Tent Rental Styles in Indianapolis

For some tented events, the tent style choice can be straightforward. You may be trying to fit as many guest as possible under a tent while working within a limited budget, if so, the choice is simple. The renter will probably recommend a pole tent. Other times, a bride may have her heart set on a clear top tent with crystal chandeliers hanging from each peak. If this is the case, the selection may be more complex.

A Peaked Pole Tent is an elegant and budget friendly option for any event. Traditionally, pole tents cover more area for less money so they are often a popular choice for larger events such as festivals and for brides whose guest count is too high for her budget.

Frame Tents are more versatile in a defined space because of the “framed” structure of the tent. They can be set up against buildings or decks and do not require as much space around the tent to stake and require less staking in general. In addition, if needed, ballasts (weighted cement blocks) can be used if staking into the ground is not an option.
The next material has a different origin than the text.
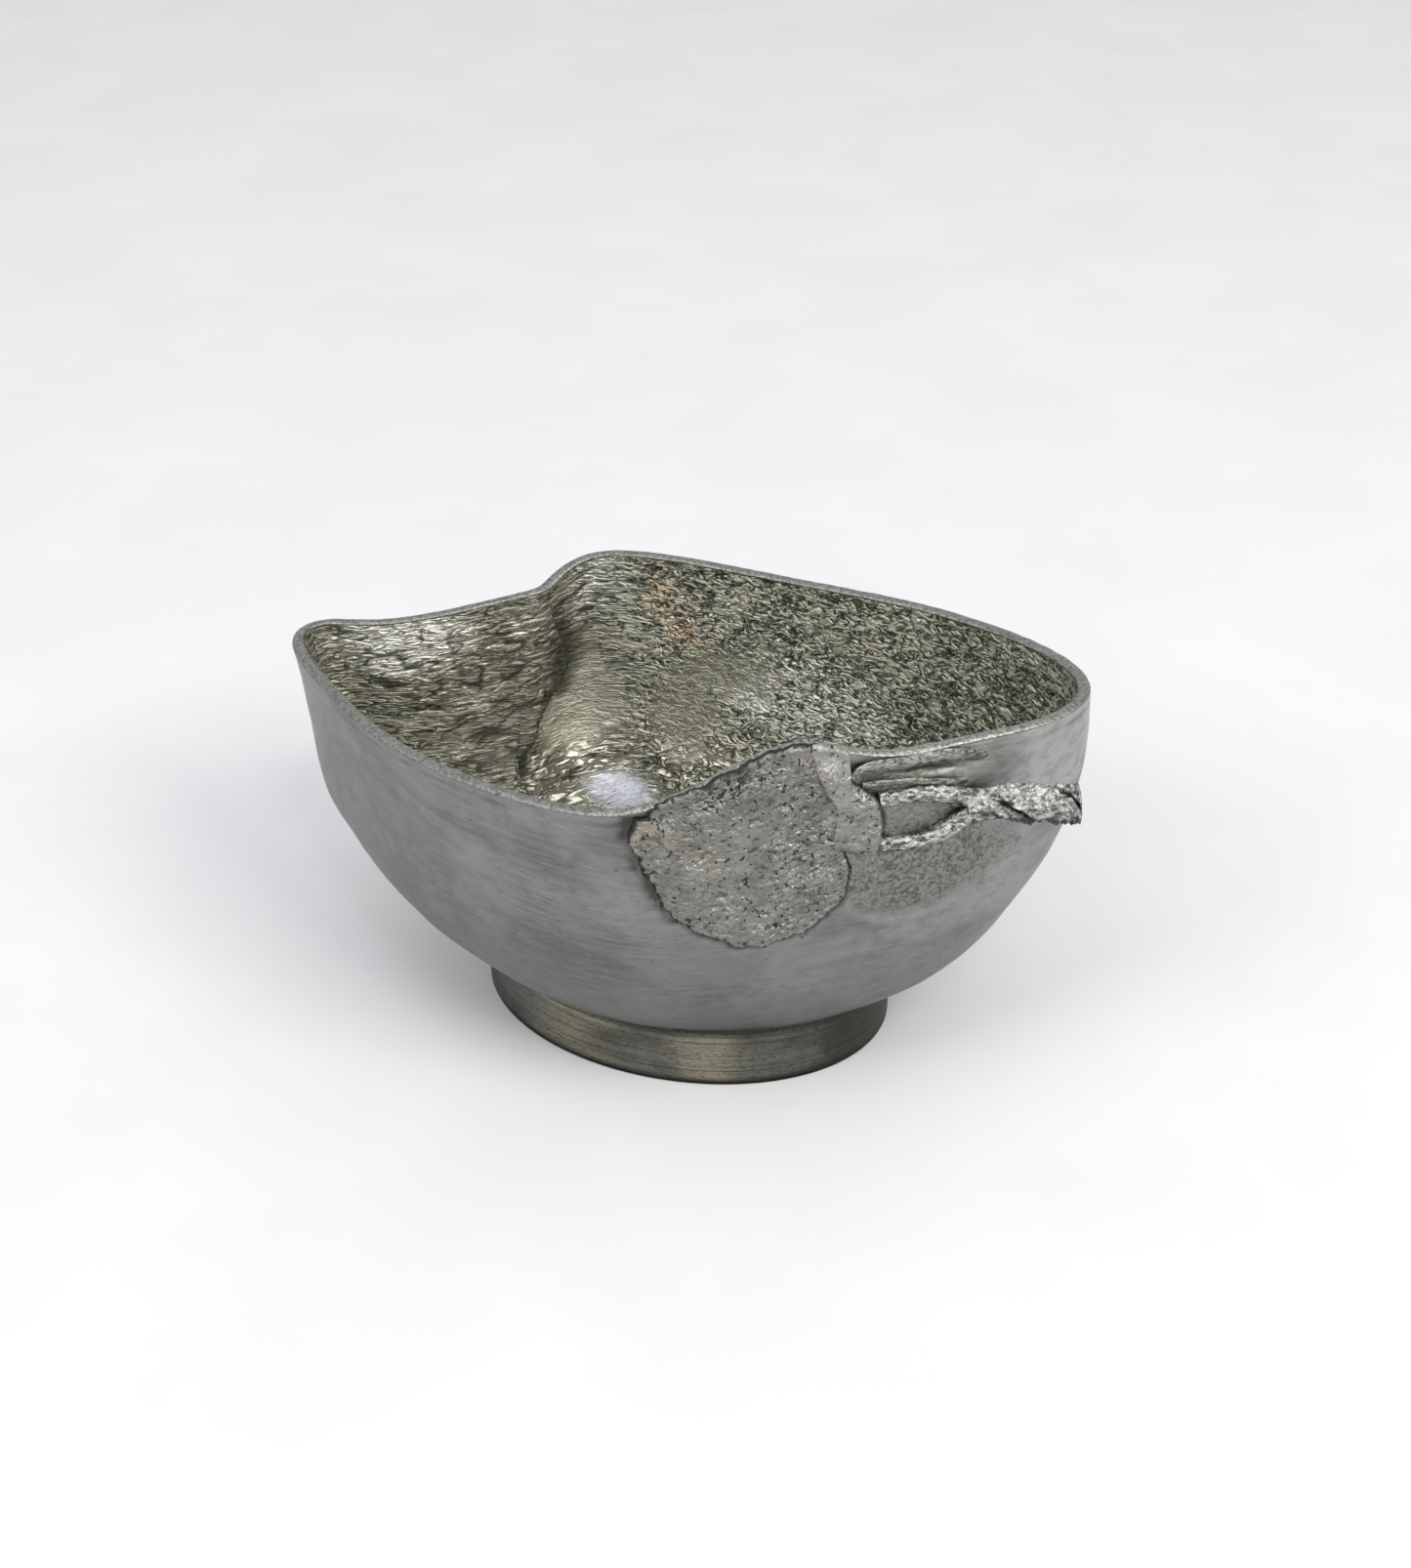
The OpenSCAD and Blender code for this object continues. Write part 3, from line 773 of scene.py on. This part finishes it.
above_leaf = smoothstep(276, 286, turns) * smoothstep(360, 345, turns)
lip_relief = np.broadcast_to(0.60 + 0.30 * above_leaf, lip.shape[:2])

# floor inside, underside below
floor_shares = np.linspace(1, 0.02, 90)[1:, None]
flat_edge = wall_at(turns, 0.0) - wall_normal(turns, 0.0) * WALL_T
# the wall's foot bunches up at the pinch, so the floor eases over to a plain oval
plain_edge = wall_at(turns, 0.0)
flat_reach, plain_reach = [np.linalg.norm(edge[:, :2], axis=1).mean() for edge in (flat_edge, plain_edge)]
plain_edge[:, :2] *= flat_reach / plain_reach
plain_edge[:, 2] = np.median(flat_edge[:, 2])
eased = smoothstep(1.0, 0.84, floor_shares)[..., None]
floor_edge = flat_edge * (1 - eased) + plain_edge * eased
ground = np.concatenate([floor_edge[..., :2] * floor_shares[..., None],
                         floor_edge[..., 2:] - FLOOR_DISH * (1 - floor_shares ** 2)[..., None]], -1)
ground_marks = inside_zones(ground, *np.broadcast_arrays(turns[None, :], 0 * floor_shares))
ground_relief = crinkle_relief(ground, np.linalg.norm(ground[..., :2], axis=-1) * 0.5 + 60, ground_marks)
ground = ground - UP * (CRINKLE * (1 - ground_relief))[..., None]
ground = ground + np.array([0, 0, 0.25]) * noise(ground * 0.07, 191)[..., None]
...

Frame tents are desirable because the center poles are eliminated allowing guests to mingle and the event to be designed without the obstructive nature of the poles. Although mostly advantageous, frame tents tend to cost more because more man labor is required to set up the tent. Another disadvantage is that metal skeletons line the upper inside of the tent. If the event is a formal wedding, fabric liners are an easy solution and pole drapes can also be used to create a more intimate setting. Mike Lubas, CERP with Vermont Tent, suggests using earth tones in the decor to create a current look if the white tent draping is too presidential for your style or event.

“Diamond Series” or Century Pole Tents create a dynamic impression. Inside the tent is a smooth flowing, seemingly endless space. Outside the tent are futuristic curves and peaks that create a modern look for brides and event planners. Century Pole Tents are larger than regular pole tents, starting at a 40×40 and are recommended for festival or large corporate type events.
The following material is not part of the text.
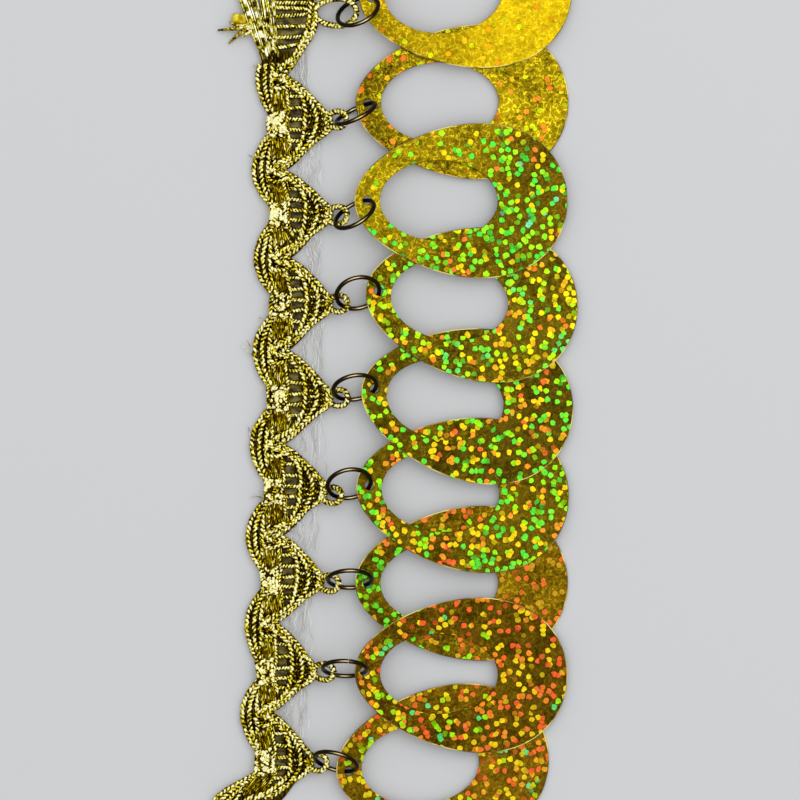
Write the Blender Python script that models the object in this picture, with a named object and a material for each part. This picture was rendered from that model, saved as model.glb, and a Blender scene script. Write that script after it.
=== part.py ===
"""A length of gold gimp braid with egg-shaped paillettes hung on jump rings.

The braid lies flat on its back at z = 0 and runs along Y. X points from the braid to the
paillettes. The origin is on the braid's flat back, under its middle band and half way along.
"""

import math

import bmesh
import bpy
from mathutils import Matrix, Vector

MM = 0.001
MERGE = 1e-6
SHARP_FROM = 50.0  # degrees between two faces that are shaded apart
PIXEL = MM / 6.0  # real size of one photograph pixel, from the 8 mm jump rings
ORIGIN_X, ORIGIN_Y = 279.0, 399.0  # the photograph pixel that lies at the origin

# Paillettes: film ovals, wider towards the free end, with a large hole and a ring hole
FILM = 0.35 * MM
EGG_LENGTH, EGG_WIDTH, EGG_SKEW = 35.5 * MM, 25.35 * MM, 0.20
HOLE_LENGTH, HOLE_WIDTH, HOLE_BACK = 19.6 * MM, 13.3 * MM, 3.7 * MM
EYE_RADIUS = 1.22 * MM
RING_SEAT = 0.20 * MM  # how far past the middle of a ring hole its ring passes
EGG_STEPS, HOLE_STEPS, EYE_STEPS = 48, 32, 12
# x and y are the centre in photograph pixels, turn is clockwise in degrees, eye is how far back
# from the centre the ring hole lies in mm, tip the height of the free end in mm, rise what the
# ring end gains on it, and lean the height in mm gained for each mm down the photograph, which
# lays each paillette over its neighbour.
PAILLETTES = (
    {"x": 465.5, "y": -7.5, "turn": -4.0, "eye": 15.65, "tip": 0.78, "rise": 1.45, "lean": 0.045},
    {"x": 462.0, "y": 102.5, "turn": -1.0, "eye": 15.65, "tip": 0.19, "rise": 1.45, "lean": 0.0},
    {"x": 461.0, "y": 201.0, "turn": 0.0, "eye": 15.65, "tip": 1.36, "rise": 1.50, "lean": 0.018},
    {"x": 471.5, "y": 303.0, "turn": 7.0, "eye": 15.65, "tip": 0.90, "rise": 1.60, "lean": 0.045},
    {"x": 467.0, "y": 403.5, "turn": 9.0, "eye": 15.65, "tip": 0.95, "rise": 1.48, "lean": 0.045},
    {"x": 462.5, "y": 493.5, "turn": 5.0, "eye": 15.65, "tip": 0.90, "rise": 1.45, "lean": 0.051},
    {"x": 461.5, "y": 583.0, "turn": 0.0, "eye": 15.65, "tip": 0.19, "rise": 1.80, "lean": 0.0},
    {"x": 461.0, "y": 674.0, "turn": 2.0, "eye": 16.1, "tip": 0.87, "rise": 2.05, "lean": 0.0},
    {"x": 442.5, "y": 762.5, "turn": -5.0, "eye": 15.65, "tip": 0.19, "rise": 1.45, "lean": 0.0},
)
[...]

Clear Span Tent structures are designed to create an outdoor temporary structure that does not resemble a tent or canvas structure, but instead an actual building. These tents can accommodate larger crowds and range in size from a 30×30 to 66’x131′. Designers and renters have flexibility with the design, decoration, and effects with clear span tents because they do not have interior support columns that interfere with stages, tables, or other equipment inside the tent. The rafters can handle complex lighting and AV systems as well. Most clear span tents are “staked” into the ground with long steel tent stakes and therefore, do not require the ropes you typically see with pole tents. These large building like structures are designed to withstand up to 70 mph wind, heavy rain, and other adverse weather conditions.
If adverse weather should occur, track side walls are used instead of the flapping side walls used with pole and frame tents, which provide more effective heating and cooling needs.

There are several cons to renting a clear span tent. They are more expensive than pole and frame tents, ranging from $600 to $14,000 because extra man labor and heavy machinery is often necessary to help with set up. While the industrial appearance of the tents can be advantageous, it is not warm or intimate.

As there are several different styles of tents, most rental companies will recommend a tent within your budget and that suites your event needs. If you are still unsure as to which style will work best for you, do your homework!

 

 

One Response to “Tent Rental Styles in Indianapolis”

  1. Kholid

    I live in Michigan and the weather hontsely changes here by the hour sometimes. I have been to outdoor weddings where it poured, and I have been to outdoor weddings where it was just beautiful. I think in most cases people just hope like heck that the weather turns out great. It does make a difference in what month you choose as some months are completely off limits (like April guaranteed rain that month!). I would say a back up plan would be an amazing idea, or just plan to have the wedding indoors!It rained so hard on our wedding day 3 years ago, and fortunately the church was connected to the reception hall so once our guests arrived for the ceremony, they didn’t have to go back outside until they left for the night. Worked out great!